◆ What you are asked to do:
Pull out all lines from the listing below in which the word "body" appears.

◆ Information supplied:
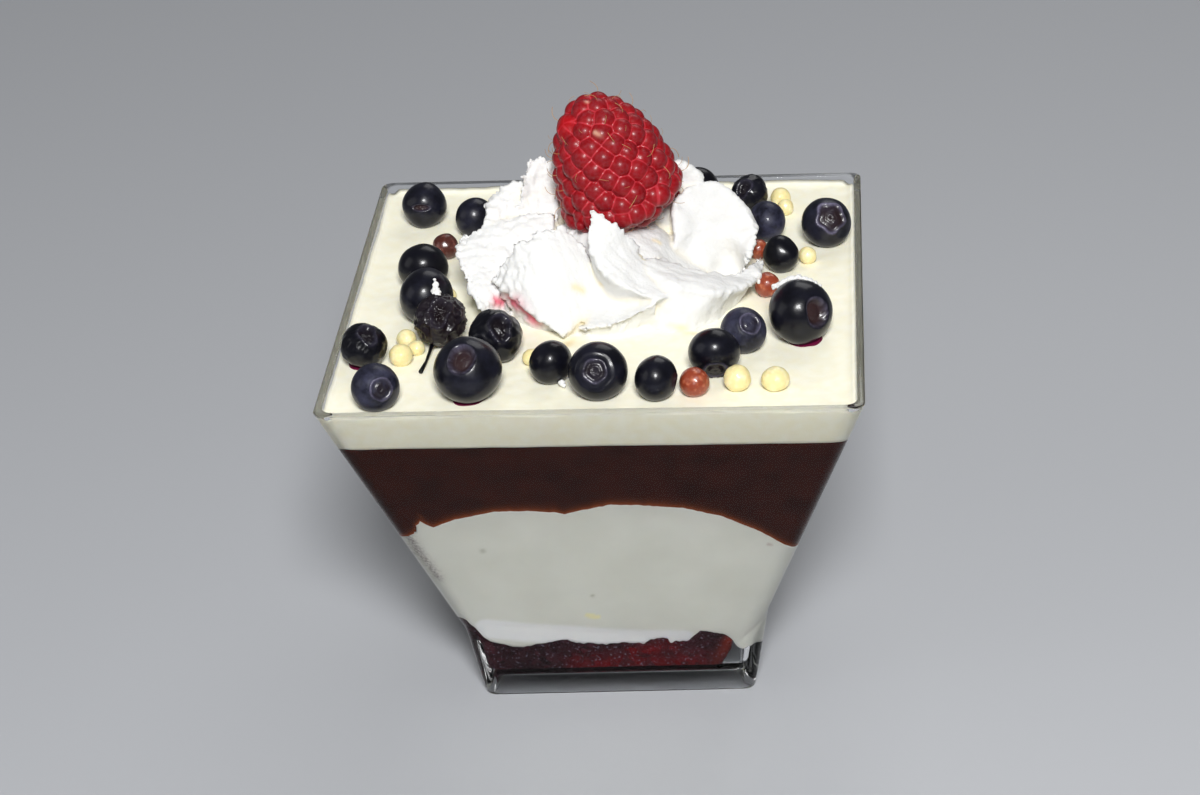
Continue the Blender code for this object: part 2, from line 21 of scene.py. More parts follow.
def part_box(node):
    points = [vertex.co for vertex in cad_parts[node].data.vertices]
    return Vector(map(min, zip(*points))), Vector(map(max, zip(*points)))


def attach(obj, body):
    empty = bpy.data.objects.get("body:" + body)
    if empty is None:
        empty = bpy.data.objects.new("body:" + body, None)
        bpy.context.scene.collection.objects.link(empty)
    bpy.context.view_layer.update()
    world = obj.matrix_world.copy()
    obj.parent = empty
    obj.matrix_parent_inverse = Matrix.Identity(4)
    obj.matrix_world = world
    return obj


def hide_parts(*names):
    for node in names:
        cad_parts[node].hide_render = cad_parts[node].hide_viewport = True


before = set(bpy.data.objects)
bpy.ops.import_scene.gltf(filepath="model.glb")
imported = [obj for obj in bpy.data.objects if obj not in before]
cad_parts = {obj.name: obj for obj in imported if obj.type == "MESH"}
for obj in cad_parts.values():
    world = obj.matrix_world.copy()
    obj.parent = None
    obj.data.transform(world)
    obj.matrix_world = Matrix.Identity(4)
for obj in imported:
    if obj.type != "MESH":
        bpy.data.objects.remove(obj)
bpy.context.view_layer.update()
MM = 0.001

# %% [markdown]
# Colours and nodes
#
# A colour is easiest to pick as an sRGB hex value, which is what a screen shows. Shaders work in linear
# light, so one function turns the one into the other. A second small function adds any node with its
# settings and links, so that each finish below reads as a list of what it is made of. Inputs are given by
# name, or by number where names repeat: a Mix node has its colours at 6 and 7, and a Map Range node takes a
# value (0) from one range (1, 2) to another (3, 4).

# %% One function for colours and one for nodes
def linear(code):
    """A colour given as six hex digits of sRGB, as linear light."""
    channels = [int(code[k:k + 2], 16) / 255 for k in (0, 2, 4)]
    curve = [c / 12.92 if c <= 0.04045 else ((c + 0.055) / 1.055) ** 2.4 for c in channels]
    return (*curve, 1.0)


def add_node(tree, kind, inputs=None, **settings):
    """Adds a node; an input takes a value or the output that feeds it."""
    made = tree.nodes.new(kind)
    for name, value in settings.items():
        setattr(made, name, value)
    for name, value in (inputs or {}).items():
        if isinstance(value, bpy.types.NodeSocket):
            tree.links.new(value, made.inputs[name])
        else:
            made.inputs[name].default_value = value
    return made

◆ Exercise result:
def attach(obj, body):
    empty = bpy.data.objects.get("body:" + body)
        empty = bpy.data.objects.new("body:" + body, None)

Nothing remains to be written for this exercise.